To conduct a systematic review and meta-analysis to evaluate the outcome of hyperthermia (HT) and radiation therapy (RT) in locally recurrent breast cancers (LRBCs).

METHODS AND MATERIALS:

A total of 708 abstracts were screened from 8 databases according to the PRISMA guidelines. Single-arm and 2-arm studies, treating LRBCs with HT and RT but without surgery (for local recurrence) or concurrent chemotherapy were considered. The evaluated endpoint was complete response (CR).

RESULTS:

Thirty-one full text articles, pertaining to 34 studies, were shortlisted for the meta-analysis. Eight were 2-arm (randomized, n=5; nonrandomized, n=3), whereas 26 were single-arm studies. In all, 627 patients were enrolled in 2-arm and 1483 in single-arm studies. Patients were treated with a median of 7 HT sessions, and an average temperature of 42.5°C was attained. Mean RT dose was 38.2 Gy (range, 26-60 Gy).

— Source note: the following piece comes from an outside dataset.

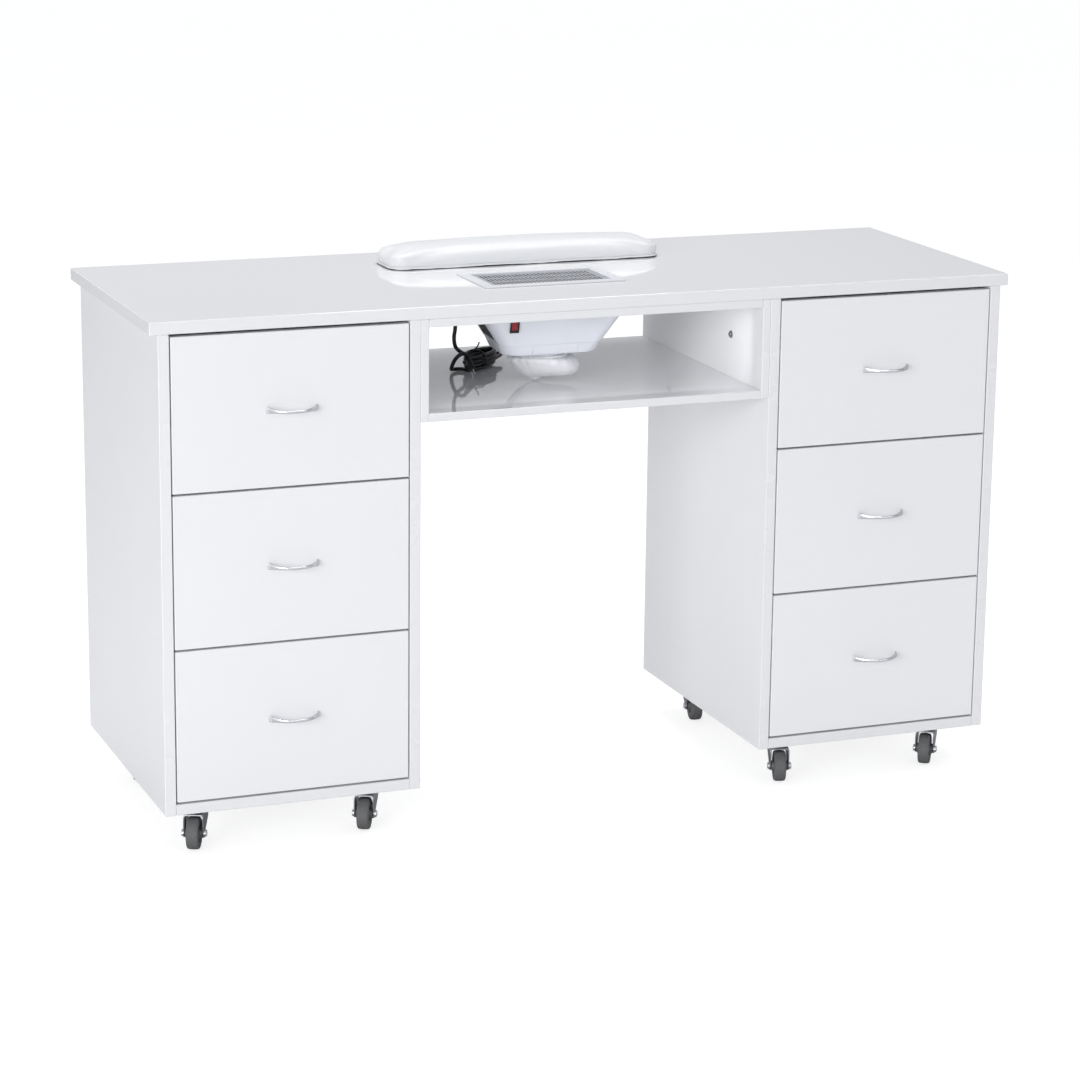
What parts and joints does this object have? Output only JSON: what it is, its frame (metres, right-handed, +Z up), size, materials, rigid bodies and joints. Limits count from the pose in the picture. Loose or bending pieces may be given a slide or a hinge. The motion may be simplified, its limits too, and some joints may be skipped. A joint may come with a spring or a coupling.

Hyperthermia was most frequently applied after RT. In the 2-arm studies, a CR of 60.2% was achieved with RT + HT versus 38.1% with RT alone (odds ratio 2.64, 95% confidence interval [CI] 1.66-4.18, P<.0001). Risk ratio and risk difference were 1.57 (95% CI 1.25-1.96, P<.0001) and 0.22 (95% CI 0.11-0.33, P<.0001), respectively. In 26 single-arm studies, RT + HT attained a CR of 63.4% (event rate 0.62, 95% CI 0.57-0.66). Moreover, 779 patients had been previously irradiated (696 from single-arm and 83 from 2-arm studies). A CR of 66.6% (event rate 0.64, 95% CI 0.58-0.70) was achieved with HT and reirradiation (mean ± SD dose: 36.7 ± 7.7 Gy). Mean acute and late grade 3/4 toxicities with RT + HT were 14.4% and 5.2%, respectively.

CONCLUSIONS:

Thermoradiation therapy enhances the likelihood of CR rates in LRBCs over RT alone by 22% with minimal acute and late morbidities. For even those previously irradiated, reirradiation with HT provides locoregional control in two-thirds of the patients. Thermoradiation therapy could therefore be considered as an effective and safe palliative treatment option for LRBCs.